Our final chart for theis data set will be a scatterplot. We will define a function 'age category' for the price distribution of this plot. Let us define x = age of the car:

In [37]:
df['age'] = 2023 - df['model_year']

def age_category(x):
    if x < 5:
        return '<5'
    elif 5 <= x < 10:
        return '5-10'
    elif 10 <= x < 20:
        return '10-20'
    else:
        return '>20'

df['age_category'] = df['age'].apply(age_category)

The function categorizes the age into different groups:

1. If the age is less than 5 years, it returns '<5'.
2. If the age is between 5 (inclusive) and less than 10, it returns '5-10'.
3. If the age is between 10 (inclusive) and less than 20, it returns '10-20'.
Otherwise, for ages 20 years and above, it returns '>20'.

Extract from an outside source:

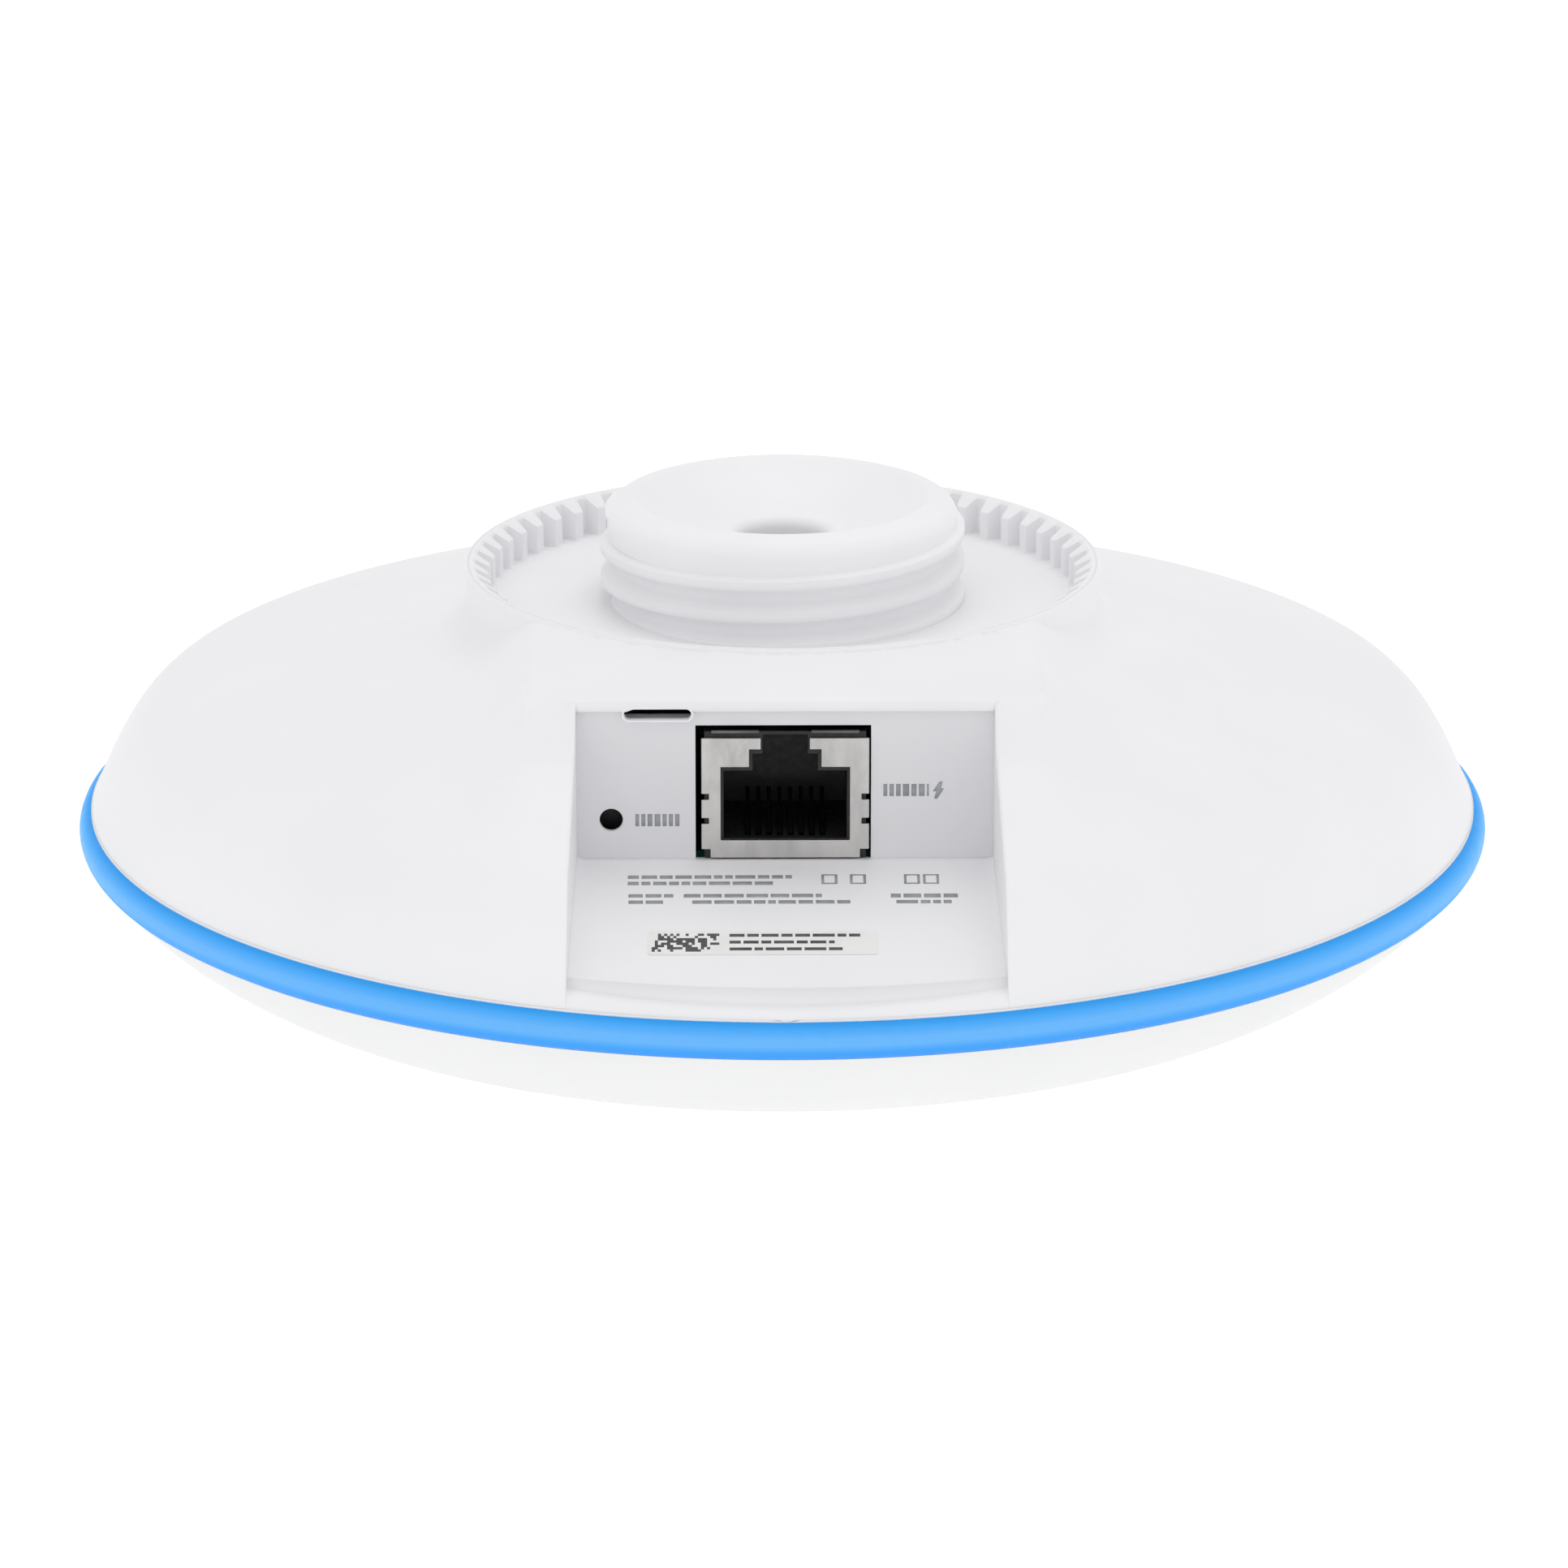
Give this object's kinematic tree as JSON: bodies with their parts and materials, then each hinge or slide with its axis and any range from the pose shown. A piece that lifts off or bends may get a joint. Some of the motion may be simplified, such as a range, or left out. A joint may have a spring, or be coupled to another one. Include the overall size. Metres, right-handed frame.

Now let's make our drop down...

In [38]:
list_for_scatter = ['odometer', 'fuel', 'cylinders']
choice_for_scatter = st.selectbox('Price dependency on:', list_for_scatter)

... And create our scatterplot!

In [39]:
fig2 = px.scatter(df, x='price', y=choice_for_scatter, color='age_category', hover_data=['model_year'])
fig2.update_layout(title='<b>Price vs {}</b>'.format(choice_for_scatter))
st.plotly_chart(fig2)

DeltaGenerator()

Conclusion

In this project, we were able to create a website that allowed the user to filter car advertisements based on the model of the car as well as the model year. We also create a histogram that showed the price distribution by transmission, type, fuel and condition of the car. We then created a scatterplot that analyzed price by odmeter mileage, fuel and number of cylinders. We were also able to show the age range on the scatterplot. 

A use can come to many conclusions from this site. Some of those include disel cars being the most expensive and the more cylinders a car has the older it was, and the more expensive it was. Hopefully, this site will be able to help anyone trying to buy a car in the near future.